I want people to know that being in prison you can stay lost or you can allow it to rehabilitate you. Me, I chose to let it rehabilitate me and that’s when I found myself. I began to smile. I felt good inside. Going to church, participating in self-help programs.
Incarcerated: 10 years
Housed: North Kern State Prison; Delano, California
I was lost. I failed to listen to direction. I thought I could find my way on my own. I realized that it only got darker and I couldn’t see the light. Then I decided enough is enough, I began to listen as I came to a fork in the road. I was able to take the right path and listen. I was on the wrong path with addictive behavior and I lost the trust of the community and my family. I want people to know that being in prison you can stay lost or you can allow it to rehabilitate you. Me, I chose to let it rehabilitate me and that’s when I found myself. I began to smile. I felt good inside. Going to church, participating in self-help programs. Because of the impact of my addictive behavior in the community, I vow to never use drugs again and help those who have fallen to that lifestyle.
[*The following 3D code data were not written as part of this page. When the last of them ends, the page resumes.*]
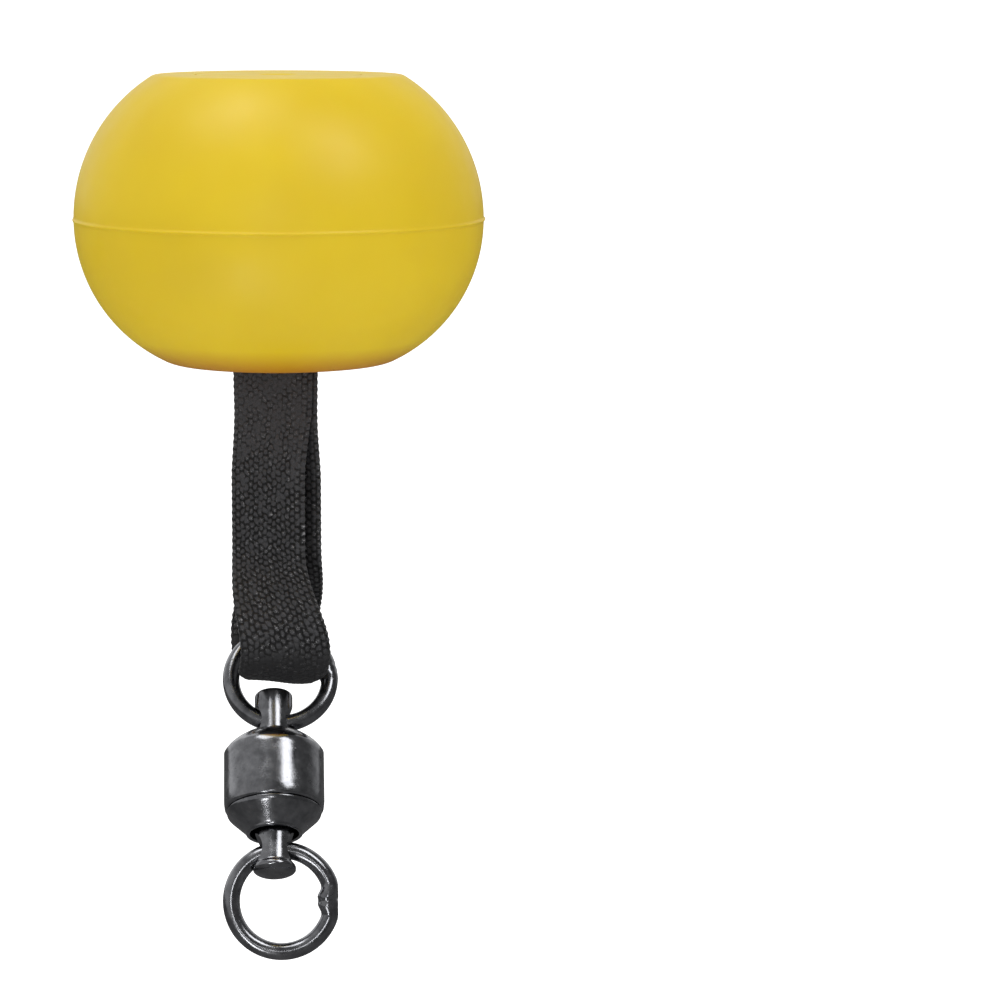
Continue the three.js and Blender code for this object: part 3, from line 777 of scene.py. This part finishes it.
def lower_stem_piece():
    """Round bar with a rolled lip at its end, and the head that the lower balls run on."""
    end, high, head = reach("lower_stem", LOWER_EYE, SWIVEL_UP)
    radius, lip, over = STEM_DIAMETER / 2, LIP_DIAMETER / 2, high - HEAD_THICKNESS
    corners = [(0.3, end), (lip - 0.5, end), (lip, end + 0.3), (lip, end + 0.75), (radius, end + 1.05),
               (radius, over), (head, over), (head, high), (0.3, high)]
    return stem_piece("lower_stem_bar", LOWER_EYE, corners, 0.25)


def shell_piece():
    """Drawn shell: a straight side drawn in at the foot, and a crown that is the curve
    (1-t)^2 shoulder + 2t(1-t) corner + t^2 hole."""
    low, high, radius = reach("barrel_shell", UPPER_EYE, SWIVEL_UP)
    bore, hole = radius - SHELL_WALL, STEM_DIAMETER / 2 + 0.2
    t = np.linspace(0, 1, 24)[:, None]
    shoulder, corner, lip = np.array([(radius, high - 2.4), (radius - 0.85, high - 1.03),
                                      (hole + 0.2, high)])
    crown = (1 - t) ** 2 * shoulder + 2 * t * (1 - t) * corner + t ** 2 * lip
    foot = rounded([(bore, low + 0.8), (bore, low), (radius - 0.12, low), (radius, low + 0.9),
                    (radius, high - 3)], 0.3)
    inside = rounded([(hole, high - 0.3), (hole, high - SHELL_CROWN), (bore, high - SHELL_CROWN),
                      (bore, high - SHELL_CROWN - 1)], 0.15)
    profile = np.vstack([foot, crown, inside])
    points = turned(profile, 160, up=SWIVEL_UP, origin=UPPER_EYE)
    return surface("swivel_shell", points, wrap_rows=True, sharp=35)


def cap_piece():
    """Tapered cap pressed into the shell's foot, with a rolled rim round its mouth."""
    low, high, radius = reach("barrel_cap", UPPER_EYE, SWIVEL_UP)
    shoulder = high - CAP_SPIGOT
    spigot = reach("barrel_shell", UPPER_EYE, SWIVEL_UP)[2] - SHELL_WALL - SEAT_GAP
    corners = [(CAP_MOUTH, low), (CAP_RIM, low), (CAP_RIM + 0.12, low + 0.35),
               (radius - 0.15, shoulder - 0.55), (radius, shoulder), (spigot, shoulder), (spigot, high),
               (CAP_MOUTH, high)]
    profile = rounded(corners, 0.22, closed=True)
    points = turned(profile, 160, up=SWIVEL_UP, origin=UPPER_EYE)
    return surface("swivel_cap", points, wrap_rows=True, sharp=35)


def lower_ring_place():
    """Centre of the lower ring and the way it stands. It hangs from the lower eye."""
    cos, sin = math.cos(LOWER_RING_TURN), math.sin(LOWER_RING_TURN)
    _, y, z = SWIVEL_UP
    up = np.array([0.0, y * cos - z * sin, y * sin + z * cos])
    drop = math.sqrt(RING_RADIUS ** 2 - AXIS_SHIFT ** 2)
    return LOWER_EYE + AXIS_SHIFT * RIGHT - drop * up, up


# ---------- whole ----------

def place_new(piece, material, slot, body, *nodes):
    """Gives a new piece its material and its body, and hides the CAD nodes it stands for."""
    piece.data.materials.clear()
    piece.data.materials.append(material)
    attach(piece, body)
    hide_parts(*nodes)


def dress(prefix, material):
    """Gives the CAD pieces whose names start like this a better material."""
    for name, node in frame["nodes"].items():
        if name.startswith(prefix):
            node.data.materials.clear()
            node.data.materials.append(material)


camera_piece()
studio()
floor_piece()

vinyl = moulded_vinyl()
nylon = woven_nylon()
nickel = black_nickel()

place_new(knob_piece(), vinyl, "knob", "knob", "knob_body")
place_new(plug_piece(), vinyl, "knob", "knob", "top_plug")

webbing = strap_piece()
webbing.data.materials.append(nylon)
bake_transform(webbing)
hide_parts("strap_in_knob", "strap_loop")

upper_ring = ring_piece("ring_on_webbing", UPPER_RING_CENTRE, SWIVEL_UP, UPPER_WELD, 0.2)
place_new(upper_ring, nickel, "swivel_steel", "upper_ring", "upper_ring")
lower_ring = ring_piece("ring_at_end", *lower_ring_place(), 0.0, 0.45)
place_new(lower_ring, nickel, "swivel_steel", "lower_ring", "lower_ring")
place_new(upper_stem_piece(), nickel, "swivel_steel", "upper_stem", "upper_stem")
place_new(lower_stem_piece(), nickel, "swivel_steel", "lower_stem", "lower_stem")
place_new(shell_piece(), nickel, "swivel_steel", "barrel", "barrel_shell")
place_new(cap_piece(), nickel, "swivel_steel", "barrel", "barrel_cap")

zinc, bearing, thread = plated_steel(), bearing_steel(), bonded_thread()
for start in ("anchor_washer", "anchor_pin"):
    dress(start, zinc)
for start in ("upper_race", "lower_race", "upper_ball", "lower_ball"):
    dress(start, bearing)
dress("bartack_thread", thread)
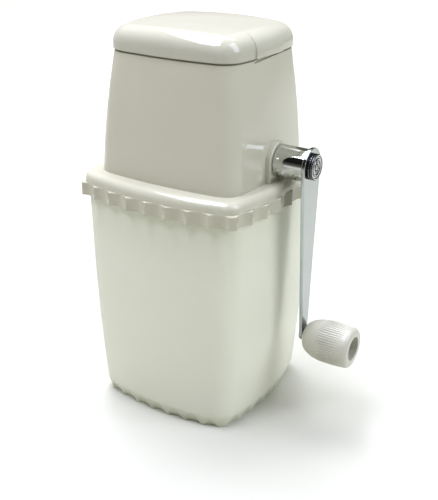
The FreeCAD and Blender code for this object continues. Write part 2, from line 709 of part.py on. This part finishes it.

I’ve grown up and I learned to take responsibility for my actions. I learn that I couldn’t transform without God on my side. It’s because of Him I came out of the darkness and found the light. All praises go to God because I’m thankful for the change in my life. Since I’ve been down God helped me to accomplish a lot. I have completed many programs with many certificates. To the community, the victims in my case, and my family: I know there is no amount of words that can take away that traumatic experience you went through that night. But I want you to know that I’m a different person now and I’m truly sorry for my addictive behavior and I’m asking everyone that I affected to please forgive me. I was lost, but I’m found. Thank the Lord. To my family, thank you for your support and love and prayers. Everyone who reads this: you can change. All you have to do is change the way you think. I have compassion and empathy that I know is working because I watch a movie and something bad happens. I tear up. Prayer works.